The four-hour tabletop drill, was say officials, designed to assess the level of federal preparedness for a possible outbreak of bird flu or another deadly virus.
Top Bush aides including cabinet secretaries, military leaders and other top officials took part and according to federal agencies they did quite well; no details have been offered than that.
Health and Human Services Secretary Michael Leavitt says the exercise was about being prepared for what will inevitably come.
Other than to say that it was clear that state and local governments would have to assume a leading role, the White House has refused to divulge any details about the exercise and it's results.

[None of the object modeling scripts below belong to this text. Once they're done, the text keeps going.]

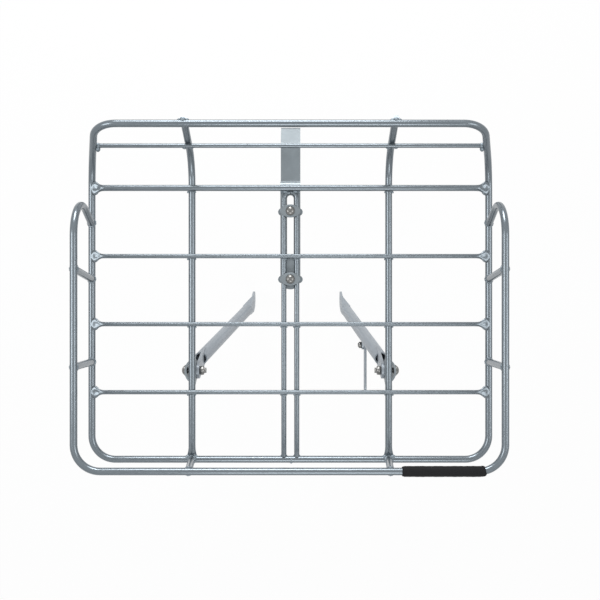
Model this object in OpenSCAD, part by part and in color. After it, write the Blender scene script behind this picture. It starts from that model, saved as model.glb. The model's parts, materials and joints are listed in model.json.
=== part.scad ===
// Folding bicycle front carrier. A platform of welded rods has a raised back and
// a gallery rail. A slotted strap under it bolts to the fork crown, and two hinged
// legs reach down to the front axle. Sizes are in millimetres.
//
// The origin is the centre of the bolt hole at the rear end of the strap.
// +X is the carrier's right, +Y is towards the rider and +Z is up.
// Inside place(), Y = 0 is the crossbar at the bend and Z = 0 is the plane that
// holds the centre lines of the side rails.

/* [Platform] */
// Width between the centre lines of the side rails
platform_w = 456; // [380:1:560]
// Depth from the front bar to the crossbar at the bend
platform_d = 310.8; // [250:0.1:380]
// Diameter of the rod of the main loop, the struts, the posts and the gallery rail
rod_d = 8; // [6.5:0.1:9.6]
// Radius of the main loop's front corners, on the centre line
front_corner_r = 27; // [20:1:40]
// Distance of each long strut from the middle
strut_x = 113; // [80:1:150]
// Diameter of the thin crossbars
thin_d = 5; // [4:0.1:6]
// Diameter of the thick crossbar at the bend
thick_d = 7; // [5:0.1:8.4]
// How deep a rod sinks into the one that it is welded on
weld_sink = 0.5; // [0.2:0.05:0.8]

/* [Raised back] */
// Angle between the platform and the raised back
back_angle = 65; // [54:1:78]
// Height of the top bar above the platform
back_h = 76.5; // [62:0.5:95]
// Distance from the bend crossbar to the corner where the back leaves the platform
fold_y = 23.6; // [22:0.1:30]
// Radius of the bend between platform and back
fold_r = 45; // [30:1:46]
// How much each side rail leans inwards at the top bar
back_lean_in = 21; // [0:1:35]
// Radius of the two corners of the top bar
top_corner_r = 29; // [18:1:36]
// Height of the crossbar on the raised back
back_bar_h = 37.6; // [32:0.1:45]

/* [Gallery] */
// Height of the gallery rail above the platform
gallery_h = 79.6; // [66:0.1:100]
// How far the gallery's front bar stands behind the platform's front bar
gallery_set_back = 2; // [0:0.5:5]
// Radius of the gallery rail's front corners
gallery_corner_r = 28; // [20:1:40]
// Distance from the bend crossbar forwards to the gallery rail's rear feet
gallery_foot_y = 40.5; // [30:0.5:60]
// Angle by which the gallery's rear ends lean back from their feet
hook_lean = 25; // [10:1:30]
// Radius of the bend at the gallery's rear ends
hook_r = 35; // [20:1:38]
// How far the front posts lean inwards at the top
front_post_lean = 6; // [0:0.5:10]
// Distance of the front side posts from the front bar
front_post_y = 112; // [80:1:125]
// Distance of the rear side posts from the front bar
rear_post_y = 207; // [180:1:220]
// How far the rear side posts lean back at the top
rear_post_lean = 9; // [0:1:16]
// Length of the rubber sleeve on the front of the gallery rail
sleeve_l = 88; // [60:1:120]
// Wall of the rubber sleeve
sleeve_wall = 2; // [1:0.1:3]

/* [Strap and clamps] */
// Distance between the centre lines of the two rods that carry the strap
hairpin_w = 14.8; // [13.8:0.1:18]
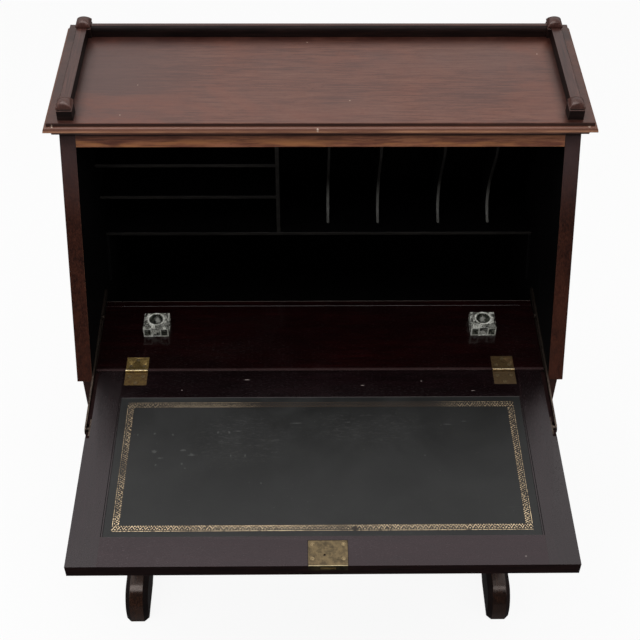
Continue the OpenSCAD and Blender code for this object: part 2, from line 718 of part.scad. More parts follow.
// Square glass inkwell with a bevelled top and a round well
module inkwell(s) {
    z1 = ink_up + ink_pocket;
    b = ink_bevel;
    color(glass) at_hinge() on_side(s) translate([ink_x, ink_y, -ink_pocket]) difference() {
        intersection() {
            slab_x([[-ink_d / 2, 0], [ink_d / 2, 0], [ink_d / 2, z1 - b], [ink_d / 2 - b, z1],
                    [b - ink_d / 2, z1], [-ink_d / 2, z1 - b]], -ink_w / 2, ink_w / 2);
            slab_y([[-ink_w / 2, 0], [ink_w / 2, 0], [ink_w / 2, z1 - b], [ink_w / 2 - b, z1],
                    [b - ink_w / 2, z1], [-ink_w / 2, z1 - b]], -ink_d / 2, ink_d / 2);
        }
        rod_z(ink_bore_r, 0, 0, ink_base, z1 + cut);
    }
}
module inkwell_left() inkwell(-1);
module inkwell_right() inkwell(1);

// Base: sledge feet with rounded toes, waisted end panels, stretcher and cleats
module foot_outline(inset) {
    rise = foot_h - toe_flat - inset;
    curve = toe_curve - inset;
    y0 = foot_y0 + inset;
    y1 = foot_y1 - inset;
    polygon(concat(
        [[y0, 0]],
        [for (a = [0:6:90]) [y0 + curve * (1 - cos(a)), toe_flat + rise * sin(a)]],
        [for (a = [90:-6:0]) [y1 - curve * (1 - cos(a)), toe_flat + rise * sin(a)]],
        [[y1, 0]]));
}
module foot(s) {
    half = (foot_y1 - foot_y0) / 2 - foot_pad;
    arch = concat([for (a = [0:10:180]) [base_y + half * cos(a), foot_arch * sin(a)]],
                  [[base_y - half, -cut], [base_y + half, -cut]]);
    color(wood_dark) at_ground() on_side(s) difference() {
        translate([foot_x - foot_w / 2, 0, 0]) rotate([90, 0, 90]) hull() {
            linear_extrude(foot_w) foot_outline(toe_bevel);
            translate([0, 0, toe_bevel]) linear_extrude(foot_w - 2 * toe_bevel) foot_outline(0);
        }
        slab_x(arch, foot_x - foot_w, foot_x + foot_w);
    }
}
module foot_left() foot(-1);
module foot_right() foot(1);

module end_panel(s) {
    n = 24;
    rise = panel_top - foot_h;
    outline = concat(
        [for (k = [0:n]) [base_y - panel_half(k / n), foot_h + rise * k / n]],
        [for (k = [n:-1:0]) [base_y + panel_half(k / n), foot_h + rise * k / n]]);
    color(wood) at_ground() on_side(s) difference() {
        slab_x(outline, foot_x - panel_t / 2, foot_x + panel_t / 2);
        block(foot_x - panel_t, foot_x + panel_t, base_y - tenon_t / 2, base_y + tenon_t / 2,
              stretcher_z + tenon_in, stretcher_z + stretcher_h - tenon_in);
    }
}
module end_panel_left() end_panel(-1);
module end_panel_right() end_panel(1);

module stretcher() color(wood) at_ground() {
    x = foot_x - panel_t / 2;
    block(-x, x, base_y - stretcher_t / 2, base_y + stretcher_t / 2,
          stretcher_z, stretcher_z + stretcher_h);
    both_sides() block(x - cut, x + panel_t, base_y - tenon_t / 2, base_y + tenon_t / 2,
        stretcher_z + tenon_in, stretcher_z + stretcher_h - tenon_in);
}
module top_cleats() color(wood) at_ground() both_sides() {
    x = foot_x - panel_t / 2;
    half = panel_waist / 2;
    block(x - cleat_w, x, base_y - half, base_y + half, panel_top - cleat_w, panel_top);
}

case_side_left();
case_side_right();
case_top();
top_board();
case_back();
floor_board();
floor_rim();
floor_bearers();
well_side_left();
well_side_right();
well_front();
well_back();
well_bottom();
main_shelf();
middle_shelf();
upper_shelf();
upright_divider();
shelf_ends();
shaped_divider_1();
shaped_divider_2();
shaped_divider_3();
shaped_divider_4();
gallery_back_rail();
gallery_rail_left();
gallery_rail_right();
gallery_post_front_left();
gallery_post_front_right();
gallery_post_back_left();
gallery_post_back_right();
fall_stile_left();
fall_stile_right();
fall_front_rail();
fall_hinge_rail();
fall_panel();
leather_inset();
hinge_floor_leaves();
hinge_fall_leaves();
hinge_pins();
hinge_floor_screws();
hinge_fall_screws();
lock_plate();
lock_case();
lock_bolt();
lock_screws();
key_escutcheon();
lock_strike();
stay_bar_left();
stay_bar_right();
stay_plates();
stay_plate_screws();
stay_studs();
inkwell_left();
inkwell_right();
end_panel_left();
end_panel_right();
foot_left();
foot_right();
stretcher();
top_cleats();
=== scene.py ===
"""Slope-front writing bureau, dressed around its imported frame."""
import json
import math
import random

import bmesh
import bpy
from bmesh.types import BMEdge, BMFace, BMVert
from mathutils import Matrix, Vector

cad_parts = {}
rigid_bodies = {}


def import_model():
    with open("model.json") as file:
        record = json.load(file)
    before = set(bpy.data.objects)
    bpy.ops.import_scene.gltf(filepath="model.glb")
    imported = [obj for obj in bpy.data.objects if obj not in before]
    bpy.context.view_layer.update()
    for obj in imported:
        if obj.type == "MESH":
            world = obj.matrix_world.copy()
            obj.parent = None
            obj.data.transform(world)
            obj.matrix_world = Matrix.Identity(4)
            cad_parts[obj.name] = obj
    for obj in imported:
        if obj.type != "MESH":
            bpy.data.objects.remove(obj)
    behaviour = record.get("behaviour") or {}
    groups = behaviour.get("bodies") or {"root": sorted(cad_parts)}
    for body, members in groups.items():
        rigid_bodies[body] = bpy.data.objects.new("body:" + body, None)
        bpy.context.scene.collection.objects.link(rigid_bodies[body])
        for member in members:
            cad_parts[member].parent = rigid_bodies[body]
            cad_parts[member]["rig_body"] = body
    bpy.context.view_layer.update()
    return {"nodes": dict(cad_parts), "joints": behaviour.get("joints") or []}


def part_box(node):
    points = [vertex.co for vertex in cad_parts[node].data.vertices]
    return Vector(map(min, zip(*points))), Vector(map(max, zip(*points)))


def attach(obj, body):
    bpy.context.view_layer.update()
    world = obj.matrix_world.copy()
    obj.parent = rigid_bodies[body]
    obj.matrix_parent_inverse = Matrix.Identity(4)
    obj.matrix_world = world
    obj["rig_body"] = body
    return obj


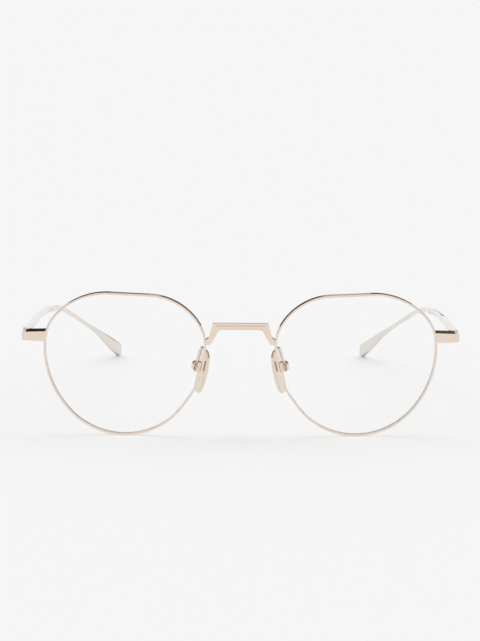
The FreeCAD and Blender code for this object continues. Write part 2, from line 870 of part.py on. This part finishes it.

White House homeland security adviser Fran Townsend says the federal agencies that took part in the exercise did quite well,and though currently there is no evidence that a pandemic flu in the country is imminent they have been warned, and the time to prepare for that pandemic is now.
The tests have happened a day after a Thai boy became the 70th person to die of bird flu.
The virus usually strikes those in close contact with infected fowl or their droppings, and experts fear the deadly virus, known as H5N1, will mutate into a form that can easily infect and pass between people, causing a pandemic.
The HHS has projected that in a pandemic 92 million Americans will become sick and that as many as 2 million will die.
Schools will close, businesses will be disrupted and essential services may break down.
White House spokesman Trent Duffy says the drill was conducted in offices next to the White House and approximately 20 officials took part, including Townsend, Leavitt, Homeland Security Secretary Michael Chertoff and Marine Corps General Peter Pace, chairman of the Joint Chiefs of Staff.
The U.S. President George W. Bush did not participate.
Townsend says the exercises were just a drill meant to test and to push federal resources to breaking point to ensure that they are prepared, that they identify gaps and then plan to fill them.
She says that was accomplished and the biggest lesson learned was the leading role that state and local governments would have to play in responding to a pandemic.
Townsend says in a pandemic the federal government would play a support role to state and local efforts.
According to Leavitt officials discussed at length how they would deal with limited U.S. supplies of antiviral and vaccines, as the U.S. lacks the capacity to manufacture enough vaccine.
Leavitt also says that the United States needs a surveillance system to detect the virus before it spreads.
President Bush has proposed a $7.1 billion bird flu plan, but Congress has yet to fund it.
The plan calls for building stockpiles of influenza drugs, which would not provide a cure but which might help make the most vulnerable patients less ill.